GALAXY-HALO CONNECTION AND CLUSTERING IN THE PRESENCE OF DYNAMICAL DARK ENERGY AND MASSIVE NEUTRINOS

This work is focussed on the modelling of the connection between dark matter subhaloes and galaxies, and the analysis of the galaxy cluster mass function and clustering, in cosmologies alternative to the standard LCDM model. To this aim a large set of cosmological N-body simulations has been used, the so-called “Dark Energy and Massive Neutrino Universe” (DEMNUni) project, spanning several cosmological models with different neutrino masses and/or different equations of state of dynamical dark energy. The author of this Thesis has applied to these simulations the subhalo abundance matching (SHAM) technique, which assumes a one-to-one relation between a physical property of a dark matter halo/subhalo and an observational property of the galaxy that it hosts.
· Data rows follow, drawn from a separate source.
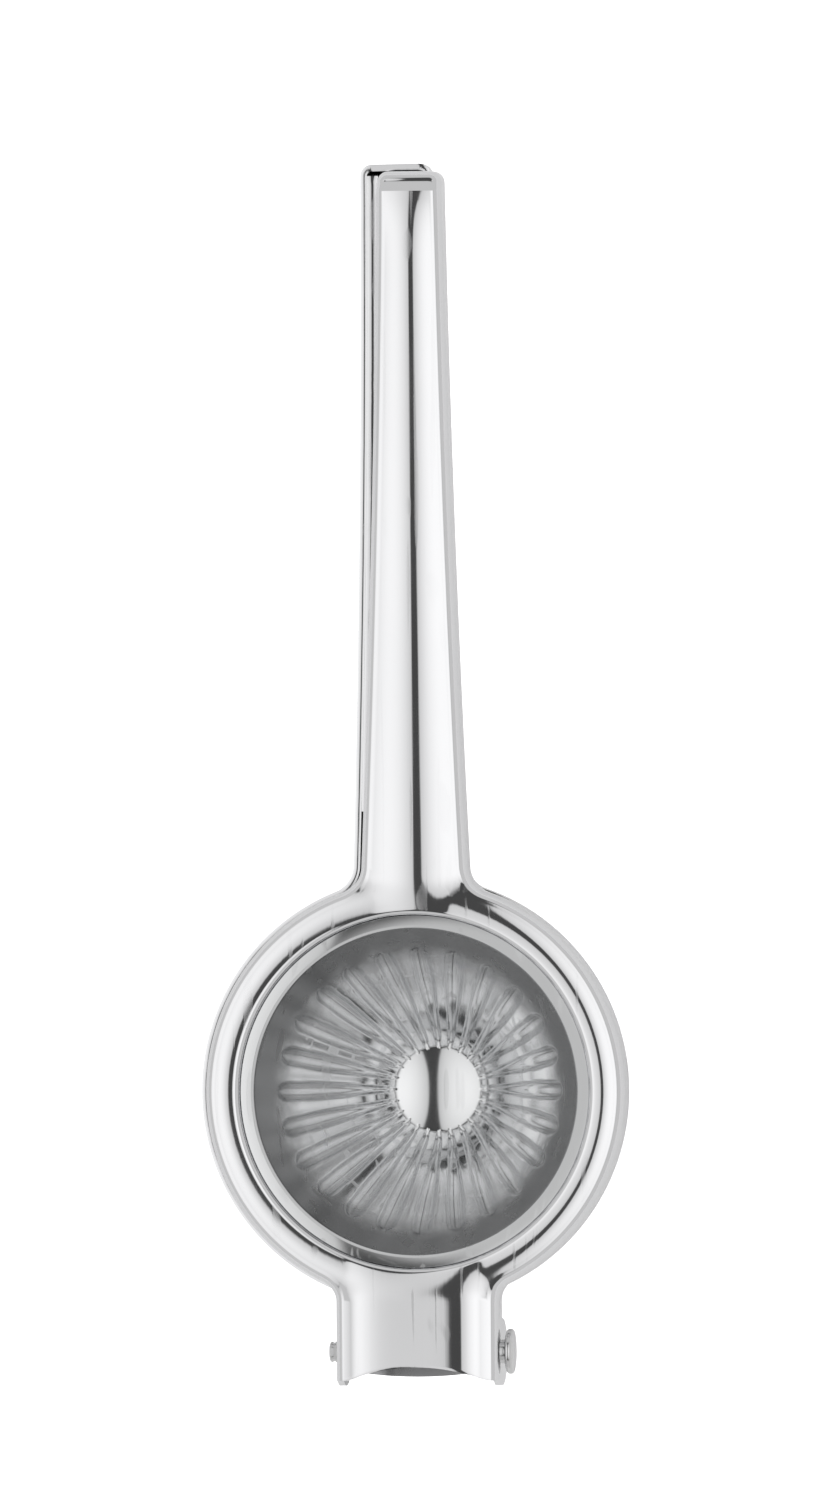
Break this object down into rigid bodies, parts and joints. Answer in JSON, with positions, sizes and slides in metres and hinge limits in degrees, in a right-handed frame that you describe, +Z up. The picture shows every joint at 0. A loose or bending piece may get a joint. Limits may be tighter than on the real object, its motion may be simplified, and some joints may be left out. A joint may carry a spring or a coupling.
{
  "type": "hand citrus press",
  "caption": "Stamped steel hand press for lemons: two hinged levers, a ribbed press cup in the upper ring and a perforated strainer bowl in the lower ring.",
  "frame": {"origin": "centre of the strainer bowl's small flat bottom", "axes": "+Z up out of the open press cup, +Y from the hinge along the handles to their tips, +X along the hinge pin to its head"},
  "size_m": [0.0762, 0.2154, 0.0371],
  "materials": {
    "polished_sheet": "mirror-polished stamped steel sheet with fine wiping scratches",
    "drawn_cup": "polished drawn steel, slightly duller, with radial draw marks",
    "pin_steel": "turned steel with a crimped end"
  },
  "bodies": {
    "lower": {"lower_lever": "polished_sheet", "strainer_bowl": "drawn_cup", "hinge_pin": "pin_steel"},
    "upper": {"upper_lever": "polished_sheet", "press_cup": "drawn_cup"}
  },
  "joints": [
    {"name": "lever_hinge", "type": "hinge", "parent": "lower", "child": "upper", "pos_m": [0.0011, -0.0459, 0.02963], "axis": [1, 0, 0], "range_deg": [0, 100]}
  ]
}
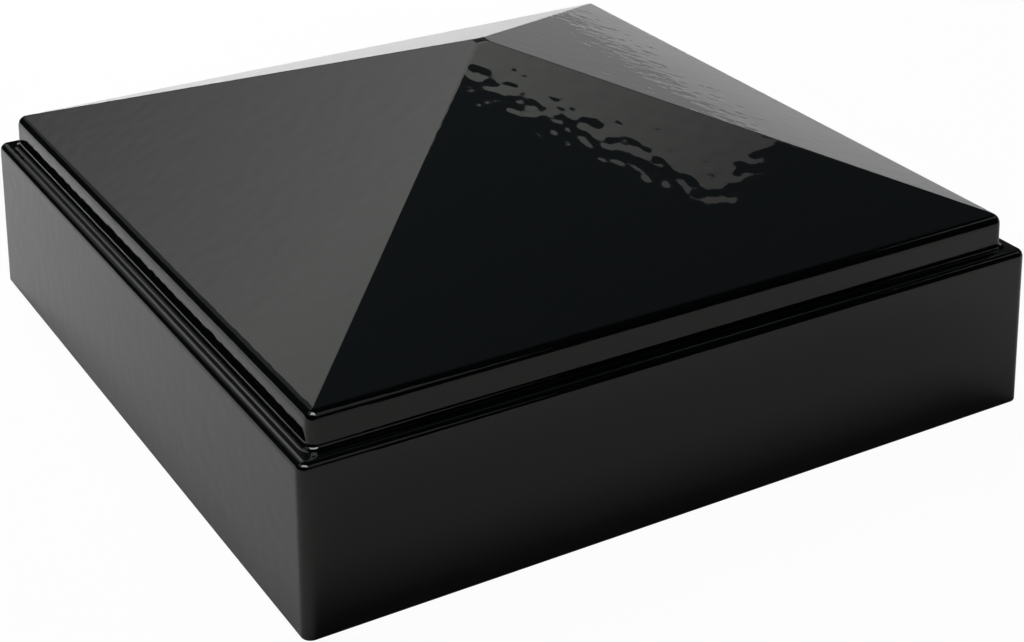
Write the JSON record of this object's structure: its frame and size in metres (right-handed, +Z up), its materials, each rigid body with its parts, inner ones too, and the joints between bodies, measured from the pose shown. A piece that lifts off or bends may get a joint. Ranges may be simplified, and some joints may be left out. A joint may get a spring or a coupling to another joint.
{
  "type": "fence post cap",
  "caption": "Square cast fence post cap with a stepped pyramid crown, a foam seat seal and rubber grip pads inside its skirt.",
  "frame": {"origin": "centre of the rim plane, at the open bottom of the skirt", "axes": "+Z up towards the apex, +X and +Y square to the flat sides; -Y and -X are the two sides nearest the camera"},
  "size_m": [0.098, 0.098, 0.0414],
  "materials": {
    "powder_coat": "gloss",
    "seal_foam": "matte",
    "pad_rubber": "matte"
  },
  "bodies": {
    "root": {"cap_shell": "powder_coat", "seat_seal": "seal_foam", "grip_pad_right_1": "pad_rubber", "grip_pad_right_2": "pad_rubber", "grip_pad_back_1": "pad_rubber", "grip_pad_back_2": "pad_rubber", "grip_pad_left_1": "pad_rubber", "grip_pad_left_2": "pad_rubber", "grip_pad_front_1": "pad_rubber", "grip_pad_front_2": "pad_rubber"}
  },
  "joints": []
}
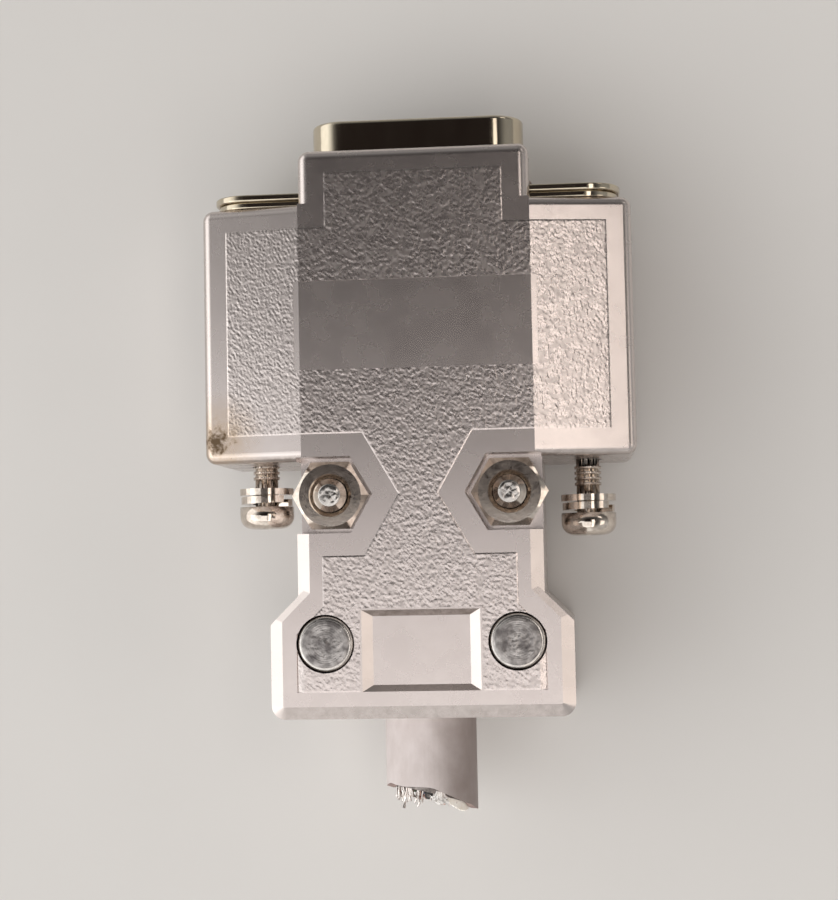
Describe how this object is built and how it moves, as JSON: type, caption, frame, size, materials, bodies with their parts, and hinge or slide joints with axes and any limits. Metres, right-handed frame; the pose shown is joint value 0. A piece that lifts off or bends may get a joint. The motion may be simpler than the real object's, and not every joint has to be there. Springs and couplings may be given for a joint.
{
  "type": "d-sub cable connector",
  "caption": "Cable-end D-shaped socket connector in a two-part metal hood, with captive jack screws, hex nuts and a cut cable stub.",
  "frame": {"origin": "middle of the mating face of the flange", "axes": "+Y out of the connector towards its mate, +X across it, +Z out of the face with the hexagon nuts, which is up when it lies on its back"},
  "size_m": [0.0322, 0.0529, 0.0148],
  "materials": {
    "nickel_casting": "satin nickel plate over a grained zinc casting",
    "nickel_steel": "bright nickel plate over drawn steel",
    "nickel_fastener": "bright nickel plate, slightly yellow",
    "bare_steel": "dull, cut off steel bar",
    "insulator_resin": "moulded black resin",
    "contact_gold": "gold plate over brass",
    "jacket_vinyl": "matt warm grey vinyl",
    "braid_tin": "tinned copper braid",
    "wire_vinyl": "vinyl insulation",
    "clamp_steel": "zinc plated strip"
  },
  "bodies": {
    "hood": {"cable_braid": "braid_tin", "cable_jacket": "jacket_vinyl", "clamp_post_left": "bare_steel", "clamp_post_right": "bare_steel", "clamp_saddle_front": "clamp_steel", "clamp_saddle_rear": "clamp_steel", "contact_1": "contact_gold", "contact_2": "contact_gold", "contact_3": "contact_gold", "contact_4": "contact_gold", "contact_5": "contact_gold", "contact_6": "contact_gold", "contact_7": "contact_gold", "contact_8": "contact_gold", "contact_9": "contact_gold", "front_insulator": "insulator_resin", "hex_nut_left": "nickel_fastener", "hex_nut_right": "nickel_fastener", "hood_front": "nickel_casting", "hood_rear": "nickel_casting", "hood_screw_left": "nickel_fastener", "hood_screw_right": "nickel_fastener", "mating_shell": "nickel_steel", "rear_insulator": "insulator_resin", "rear_shell": "nickel_steel", "wire_1": "wire_vinyl", "wire_2": "wire_vinyl", "wire_3": "wire_vinyl", "wire_4": "wire_vinyl", "wire_5": "wire_vinyl", "wire_6": "wire_vinyl", "wire_7": "wire_vinyl", "wire_8": "wire_vinyl", "wire_9": "wire_vinyl"},
    "jack_washers_left": {"jack_flat_washer_left": "nickel_fastener", "jack_spring_washer_left": "nickel_fastener"},
    "jack_screw_left": {"jack_screw_left": "nickel_fastener"},
    "jack_washers_right": {"jack_flat_washer_right": "nickel_fastener", "jack_spring_washer_right": "nickel_fastener"},
    "jack_screw_right": {"jack_screw_right": "nickel_fastener"}
  },
  "joints": [
    {"name": "jack_slide_left", "type": "slide", "parent": "hood", "child": "jack_washers_left", "axis": [0, 1, 0], "range_m": [-0.001, 0.00168]},
    {"name": "jack_spin_left", "type": "hinge", "parent": "jack_washers_left", "child": "jack_screw_left", "pos_m": [-0.01249, -0.0244, 0], "axis": [0, 1, 0], "continuous": true},
    {"name": "jack_slide_right", "type": "slide", "parent": "hood", "child": "jack_washers_right", "axis": [0, 1, 0], "range_m": [0, 0.00268]},
    {"name": "jack_spin_right", "type": "hinge", "parent": "jack_washers_right", "child": "jack_screw_right", "pos_m": [0.01249, -0.0244, 0], "axis": [0, 1, 0], "continuous": true}
  ]
}
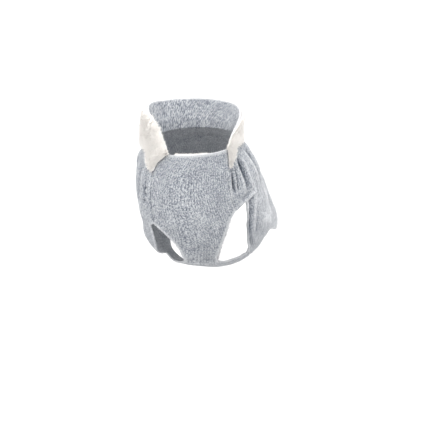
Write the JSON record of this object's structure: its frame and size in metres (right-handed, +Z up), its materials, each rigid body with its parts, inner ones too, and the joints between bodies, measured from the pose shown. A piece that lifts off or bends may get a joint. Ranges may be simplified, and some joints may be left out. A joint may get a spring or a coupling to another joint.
{
  "type": "cat sweater",
  "caption": "Sleeveless knitted pullover for a cat, in its worn shape, with a cream plush collar, leg holes, a belly band and a longer back.",
  "frame": {"origin": "the centre of the neck opening, where the wearer's neck carries the sweater", "axes": "+Z up, the chest faces -Y, the back runs to +Y and down to the rump, and the wearer's left side is +X"},
  "size_m": [0.1239, 0.2141, 0.1734],
  "materials": {
    "knit": "soft blue-grey marl knit, finely ribbed and lightly brushed",
    "plush": "matt cream plush with a soft long pile"
  },
  "bodies": {
    "root": {"chest_panel": "knit", "back_panel": "knit", "neck_stand": "knit", "collar": "plush", "neck_facing": "plush"}
  },
  "joints": []
}
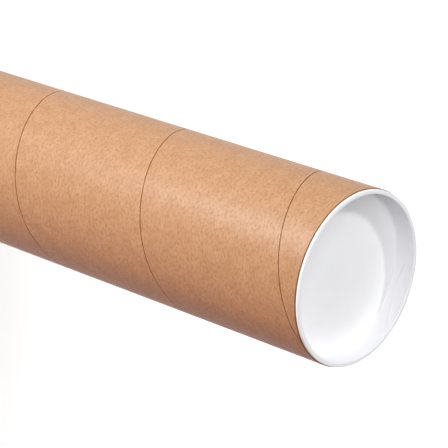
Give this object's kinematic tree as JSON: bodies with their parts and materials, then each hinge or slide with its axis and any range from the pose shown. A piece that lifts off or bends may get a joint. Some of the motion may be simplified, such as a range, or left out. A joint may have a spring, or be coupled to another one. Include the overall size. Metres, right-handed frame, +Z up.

The author has adopted an empirical parameterisation of the stellar-to-halo-mass relation (SHMR) from Moster et al. (2010) that links the halo mass to the corresponding stellar mass of a galaxy hosted by the halo. Via a MCMC bayesian approach, the author has computed the best-fit parameters of the SHMR as a function of redshift in the presence of dark energy and massive neutrinos, considering the datasets from the Sloan Digital Sky Survey (SDSS) for redshifts z < 0.2, and from the Cosmological Evolution Survey (COSMOS 2020) for 0.2 < z < 2. Implementing such a method, the author has populated with galaxies the dark matter structures in the DEMNUni simulations finding the dependence of the SHMR on the total neutrino mass and the dark energy equation of state. The obtained galaxy mocks account both for central and satellite galaxies, spanning the redshift range 0 < z < 2, which covers both the photometric and spectroscopic galaxy samples of the upcoming Euclid survey. Finally, the author has estimated the galaxy and galaxy-cluster properties from the simulated galaxy and galaxy-cluster catalogues extracted from the DEMNUni simulations, such as the halo-mass-function, the matter/halo/galaxy power spectra, the correlation function both in real and redshift space and the multipoles of the power spectrum in redshift space. Also, from these measurements she has measured the bias of the produced mock galaxy and galaxy cluster catalogues and estimated how it changes in different massive neutrinos and dynamical dark energy scenarios.